Desafortunadamente, la Concertación ha tenido la misma política que la derecha. La Ley General de Educación, producto del pacto entre las dos combinaciones del duopolio, no ha sido más que la legalización de la concepción neoliberal del lucro y la supeditación de la educación al mercado desregulado. La LGE permite la selección, a partir del sétimo año de estudios, institucionalizando la segregación. Quizás, el único aporte de esta ley es el giro único, exigido a los sostenedores que, de aplicarse correctamente, eliminaría a “la señora Cuca”, empresaria gastronómica, que siguiera regentando una serie de colegios.
Los proyectos introducidos por el Presidente de la república relativos a la Superintendencia de Educación, Agencia calificadora y otros más, están orientados a la matriz del lucro, y no hacen otra cosa que fortalecer la educación supeditada al mercado – incluso, la Superintendencia de la Educación Superior resta aún más facultades al ministerio de Educación para fiscalizar las escuelas subvencionadas y a las universidades privadas – ahora, si la ministra actual insiste en estos proyectos es seguro que los estudiantes van a rechazarlos y las manifestaciones adquirirán mayor fuerza y masividad.

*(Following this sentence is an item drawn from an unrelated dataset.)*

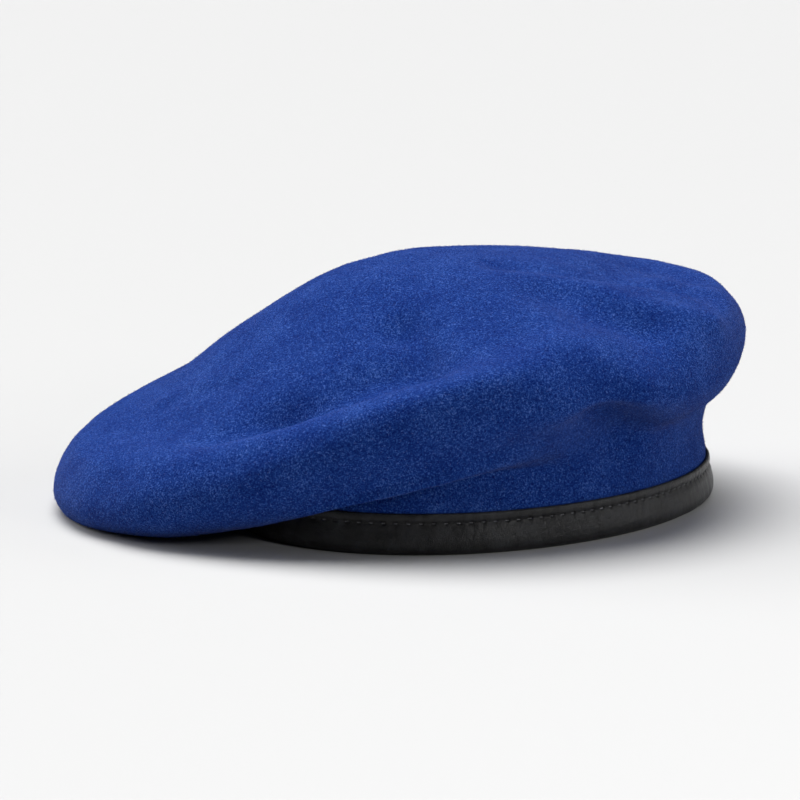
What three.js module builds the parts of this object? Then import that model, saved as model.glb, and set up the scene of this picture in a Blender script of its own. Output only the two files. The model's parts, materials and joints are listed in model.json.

El modelo del mercado en educación está fracasado en el mundo y la guerra entre la ciudadanía y los derechistas neoliberales – del duopolio – está declarada, y no hay centros, ni medias tintas, ni diálogo posible. En este plano, la “guerra” declarada de don Carlos Larraín, tiene visos de realidad, pero entre la sociedad civil y una minoría de los mercaderes de la educación.